StoryLine Issue No. 6 Fall 2024

By Michaela Davis False Door Fly

Is he disoriented? Is he trying to pick at my already frayed nerves? Does he have a death wish? His buzz is never steady as he zooms past my ear, too fast for my flailing hand to swat, but so erratic that my finger and his body graze each other. The buzzing varies in a frantic rhythm, faltering each time his body beats against the water-spotted mirror. The mirrored reflections of the medicine cabinets are two more false doors he slams his body into. He skates too high and too close to the bright white heated bulbs, hoping to find an exit in the sunlight of a windowless room. My towel soars through the air in a fit of irritation, hoping for a connection.

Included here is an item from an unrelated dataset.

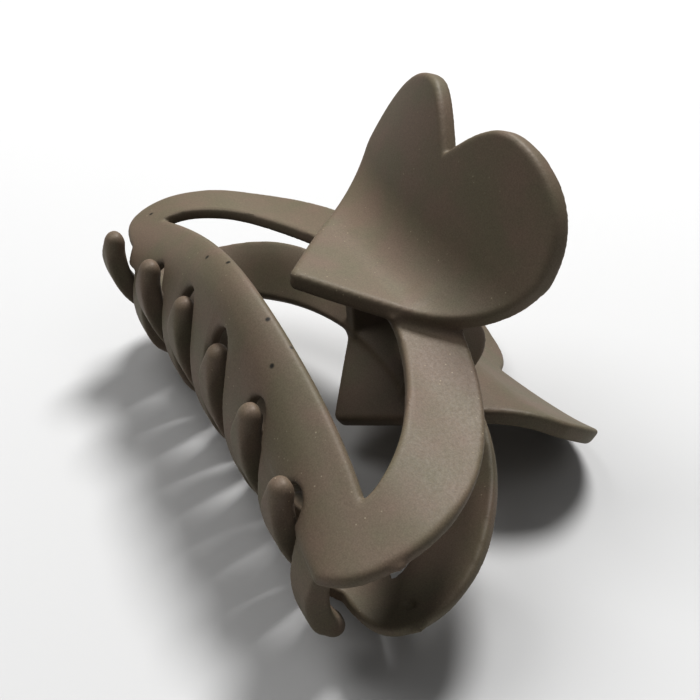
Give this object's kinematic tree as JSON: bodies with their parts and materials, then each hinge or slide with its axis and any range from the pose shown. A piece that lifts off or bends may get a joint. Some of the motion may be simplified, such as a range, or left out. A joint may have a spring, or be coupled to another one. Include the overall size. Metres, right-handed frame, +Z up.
{
  "type": "claw hair clip",
  "caption": "Large sprung claw clip for hair: cupped windowed jaws with crossing teeth and heart-shaped thumb tabs, hinged on a steel pin.",
  "frame": {"origin": "middle of the clip's footprint, on the surface it lies on", "axes": "+X along the hinge pin, the clip's length; +Z up with the clip lying on its rear jaw; +Y towards the rear jaw's heart tab, -Y towards the teeth"},
  "size_m": [0.1, 0.065, 0.0587],
  "materials": {
    "jaw_plastic": "soft-touch matte taupe with a fine grain",
    "pin_steel": "drawn wire, plain",
    "spring_steel": "bright drawn spring wire"
  },
  "bodies": {
    "rear_jaw": {"rear_jaw": "jaw_plastic", "hinge_pin": "pin_steel", "torsion_spring": "spring_steel"},
    "front_jaw": {"front_jaw": "jaw_plastic"}
  },
  "joints": [
    {"name": "jaw_hinge", "type": "hinge", "parent": "rear_jaw", "child": "front_jaw", "pos_m": [0, 0.00645, 0.0252], "axis": [-1, 0, 0], "range_deg": [0, 90], "stiffness_Nm_per_rad": 0.2, "springref_deg": -28.65, "deforming": ["torsion_spring"]}
  ]
}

He veers out of the way as the fabric hits the mirror instead, and circles back around the small space right after escaping death, just to start again.

I feel a stab of sympathy, he will drive himself insane or end his life in the midst of trying to find freedom. And after all, I’ve beat against false doors too. They’ve left me with bruises and a crazed drive to run back around and do it over,

hoping for dents in the wood, or splintered hinges every time. How many times have I wrecked myself looking for a way out? How many times have I seen the pitiful results And tried the same way, hoping for a different outcome? And how many times has my own incessant buzzing been spared by a grace I refuse to show now?